Thermal Stress and the Cleaning Cycle
I always tell my clients to avoid cleaning their windows in direct sunlight. Glass is an amorphous solid that expands and contracts with temperature. When you apply a cold cleaning solution to a pane that has been baked by the sun, you are introducing thermal shock. While it rarely leads to immediate breakage, it puts unnecessary stress on the glazing bead and the spacer. The spacer is the component between the panes of glass that holds the desiccant and the argon gas. If the spacer’s seal is compromised by chemical degradation or thermal stress, the gas escapes, and you get ‘fogging’ between the panes. At that point, no amount of cleaning will help; you are looking at an IGU (Insulated Glass Unit) replacement or a total window repair.
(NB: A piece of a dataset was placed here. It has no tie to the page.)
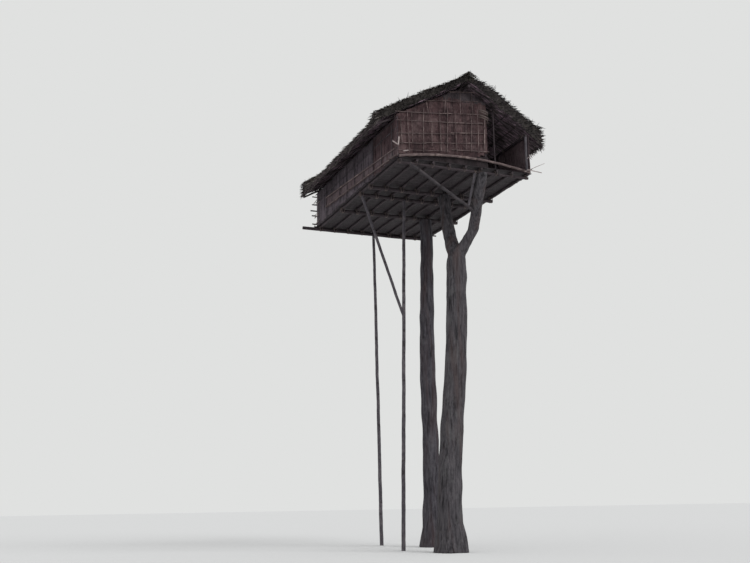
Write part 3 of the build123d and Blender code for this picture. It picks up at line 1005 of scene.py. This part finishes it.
def loose_ends():
    """Short pole ends that stick out at the corners."""
    runs = [lath("front", (start, floor_level + low), (stop, floor_level + high), off, radius)
            for start, low, stop, high, off, radius in (
                (-2.5, 0.36, -2.47, 0.64, 0.07, 0.028), (-2.7, 0.47, -2.52, 0.37, 0.07, 0.024),
                (-2.33, 0.15, -2.15, 0.2, 0.1, 0.02), (2.2, -0.02, 3.02, 0.38, 0.1, 0.011),
                (2.3, 0.07, 2.88, 0.01, 0.12, 0.018), (2.35, 0.5, 2.63, 0.68, 0.06, 0.009))]
    for level in (0.16, 0.42, 0.5, 0.93, 1.12):
        out = vary(0.08, 0.34)
        level += floor_level
        runs.append(lath("left", (-half_length - out, level + vary(-0.12, 0.08)),
                         (-half_length + vary(0.25, 0.6), level), 0.04, vary(0.01, 0.02)))
    return runs


def laths():
    """All the laths and rails on the outside of the walls."""
    rails = [lath("left", (foot_band_start, floor_level + back), (half_length + past, floor_level + front),
                  0.06, radius)
             for back, past, front, radius in ((0.44, 0.16, 0.02, 0.03), (0.8, 0.2, 0.26, 0.026))]
    edge = [lath("back", (-half_width - 0.05, level), (half_width + 0.1, level), 0.026, 0.03)
            for level in (floor_level - 0.015, floor_level - 0.07)]
    for name, finish, runs in (
            ("front_laths", "pale_lath", front_laths()),
            ("loose_pole_ends", "peeled_pole", loose_ends()),
            ("left_foot_rails", "pale_lath", rails),
            ("back_laths", "shade_dark_pole",
             plain_laths("back", (0.12, 0.42, 0.62, 0.9, 1.25), 0.45, 0.42, 0.03)),
            ("back_edge_laths", "shade_dark_pole", edge),
            ("left_laths", "shaded_pole", plain_laths("left", (1.0, 1.32), 0.8)),
            ("right_laths", "shade_dark_pole", plain_laths("right", (0.15, 0.75, 1.3), 0.8))):
        piece = poles(name, runs, sway_size=0.03, lump_size=0.005, sides=6, ring_gap=0.16)
        give(piece, "poles", 40, finish, "cut_end")


# Lashings

def lashing_source():
    """Three turns of cane drawn tight round two crossing poles, one metre off their axis before sizing."""
    turns = []
    for level, lean in ((-0.2, 4), (0.0, -5), (0.2, 3)):
        turn = primitive(bpy.ops.mesh.primitive_torus_add, major_segments=16, minor_segments=4,
                         major_radius=1, minor_radius=0.09)
        for vertex in turn.data.vertices:
            x, y, z = vertex.co
            around = (x * x + y * y) ** 0.5
            square = (abs(x / around) ** 3 + abs(y / around) ** 3) ** (1 / 3)
            vertex.co = x / square, y / square, z
        turn.data.transform(Matrix.Translation((0, 0, level)) @ Matrix.Rotation(radians(lean), 4, "X"))
        turns.append(turn)
    return joined("lashing_turns", turns)


def lashed(first, second):
    """The places of a crossed lashing where two poles pass each other."""
    foot_a, head_a, radius_a = first[:3]
    foot_b, head_b, radius_b = second[:3]
    way_a = (head_a - foot_a).normalized()
    way_b = (head_b - foot_b).normalized()
    near_a, near_b = intersect_line_line(foot_a, head_a, foot_b, head_b)
    apart = near_b - near_a
    out = apart.normalized()
    centre = (near_a + near_b + out * (radius_b - radius_a)) / 2
    long = (apart.length + radius_a + radius_b) / 2 - 0.002
    wide = max(radius_a, radius_b) * 1.3
    places = []
    for way in (way_a + way_b, way_a - way_b):
        axis = way.normalized()
        turn = Matrix((out, axis.cross(out), axis)).transposed()
        places.append((centre, turn, (long, wide, min(long, wide))))
    return places


def lashings():
    """Cane lashings where the poles cross, and turns round the front wall's edge."""
    turns = sources("lashing", [lashing_source()])
    places = []
    for bearer in ("front_bearer", "limb_bearer", "middle_bearer", "rear_bearer", "back_bearer"):
        for joist in axes["floor_joists"]:
            places += lashed(axes[bearer][0], joist)
    for side in ("left", "right"):
        for rafter in axes[side + "_rafters"]:
            places += lashed(axes[side + "_wall_plate"][0], rafter)
    for brace, bearer in (("corner_brace", "front_bearer"), ("side_brace", "middle_bearer"),
                          ("front_strut", "front_bearer")):
        places += lashed(axes[brace][0], axes[bearer][0])
    for level in (1.78, 1.98):
        head = Vector((panel_edge - 0.1, -half_length + 0.04, floor_level + level))
        places.append((head, Matrix.Rotation(radians(16), 3, "Y"), (0.17, 0.14, 0.2)))
    give(copies("lashings", turns, places), "poles", 40, "cane")


# Stage

def stage():
    """A plain pale floor, soft lamps and a pale background."""
    ground = primitive(bpy.ops.mesh.primitive_plane_add, size=600)
    ground.name = "studio_floor"
    finish = Finish("studio_floor", 0.9, 0.0)
    finish.shader["Base Color"].default_value = linear((222, 223, 223))
    ground.data.materials.append(finish.material)
    world = bpy.data.worlds.new("studio")
    bpy.context.scene.world = world
    world.use_nodes = True
    tree = world.node_tree
    light = tree.nodes["Background"]
    light.inputs["Color"].default_value = white
    light.inputs["Strength"].default_value = 0.62
    seen = add(tree, "ShaderNodeLightPath", {}, "Is Camera Ray")
    back = add(tree, "ShaderNodeBackground", {"Color": linear((224, 225, 224)), "Strength": 1.0})
    mix = add(tree, "ShaderNodeMixShader", {0: seen, 1: light.outputs[0], 2: back})
    tree.links.new(mix, tree.nodes["World Output"].inputs["Surface"])
    for name, power, angle, turn in (("key", 1.5, 40, (radians(52), 0, radians(24))),
                                     ("fill", 0.3, 60, (radians(70), 0, radians(-62)))):
        lamp = bpy.data.lights.new(name, "SUN")
        lamp.energy = power
        lamp.angle = radians(angle)
        shown(name, lamp).rotation_euler = turn
    bpy.context.scene.view_settings.view_transform = "Standard"


def camera():
    """The camera at the photograph's place and angle."""
    lens = bpy.data.cameras.new("camera")
    lens.sensor_width = 36
    lens.lens = focal_pixels * lens.sensor_width / photo_width
    lens.clip_end = 1000
    holder = shown("camera", lens)
    holder.matrix_world = (Matrix.Translation(camera_place) @ Matrix.Rotation(-camera_yaw, 4, "Z")
                           @ Matrix.Rotation(pi / 2 + camera_pitch, 4, "X")
                           @ Matrix.Rotation(camera_roll, 4, "Z"))
    bpy.context.scene.camera = holder


camera()
stage()
all_poles()
standing_tree("forked_tree", ["main_trunk", "front_limb", "middle_limb"], "tree_bark",
              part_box("main_trunk")[1].z)
standing_tree("rear_tree", ["rear_trunk"], "dark_tree_bark")
leaf_sources = sources("leaf", [
    leaf([(0, 0.5, 0.06), (0.3, 1.0, 0.09), (0.75, 0.7, 0.07), (1, 0.08, 0.03)], 0.16, 0.04, 0.5),
    leaf([(0, 0.5, 0.06), (0.35, 0.9, 0.09), (0.7, 0.75, 0.07), (1, 0.15, 0.03)], 0.2, -0.05, -0.9),
    leaf([(0, 0.6, 0.06), (0.25, 1.0, 0.09), (0.8, 0.5, 0.07), (1, 0.1, 0.03)], 0.1, 0.1, 1.2),
    leaf([(0, 0.4, 0.06), (0.3, 0.7, 0.09), (0.85, 0.5, 0.07), (1, 0.1, 0.03)], 0.3, -0.1, -0.3)])
slope_leaves(-1, "left_thatch", leaf_sources)
slope_leaves(1, "right_thatch", leaf_sources)
ridge_leaves(leaf_sources)
floor_slats()
walls()
laths()
lashings()
for source in sources_made:
    bpy.data.objects.remove(source)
“Installation and maintenance are just as critical as the window performance itself. A high-performance window maintained poorly will fail prematurely.” – NFRC Maintenance Guidelines
The Anatomy of the Perfect Lather
To create the perfect glazier-grade solution, you only need about two or three drops of baby shampoo per gallon of distilled water. The goal is not to create a bubble bath; it is to create a ‘slip.’ This slip allows your squeegee blade to maintain 100 percent contact with the glass. As you move the squeegee, you are not just removing water; you are lifting pollutants out of the ‘pores’ of the glass. Yes, glass has pores. On a microscopic level, it looks like a mountain range. The surfactant in the baby shampoo penetrates these valleys to lift out the dirt that a simple wipe with a paper towel would just smear around. This is why professionals never use paper towels, which are made of wood pulp and can be surprisingly abrasive.
When Cleaning Reveals the Need to Replace Windows
Sometimes, a deep clean with the right solution reveals the truth: the window is dead. While you are up close with your squeegee, look at the rough opening and the sill pan. If you see water staining or if the sash is difficult to operate, you have issues that go beyond dirt. Check the weep holes at the bottom of the frame. These are designed to let water out. If they are clogged with years of wax-based cleaners and dirt, water will back up into your walls. If you see ‘pitting’ on the glass that does not come off with a professional lather, it is likely hard water etching or ‘stage two’ corrosion. When the glass itself has been chemically altered by environmental pollutants and poor cleaning habits, it is often more cost-effective to replace windows with new, high-performance units that feature ‘Easy-Clean’ coatings which are integrated into the glass surface during the manufacturing process.
The Glazier’s Final Verdict
The transition from a standard homeowner to a master of home maintenance starts with the tools you use. Stop buying into the marketing of ‘streak-free’ sprays that rely on fast-evaporating alcohols. Those alcohols evaporate so quickly they leave the dirt behind. The baby shampoo method, combined with a professional-grade squeegee, is the only way to ensure the longevity of your home’s fenestration. It protects the sash, preserves the flashing tape from chemical runoff, and keeps your view crystal clear. Remember, a window is an investment in your home’s thermal envelope. Treat it with the same care I did when I spent four hours shimming a single curtain wall unit to within a sixteenth of an inch of perfection. Quality glass deserves a quality lather.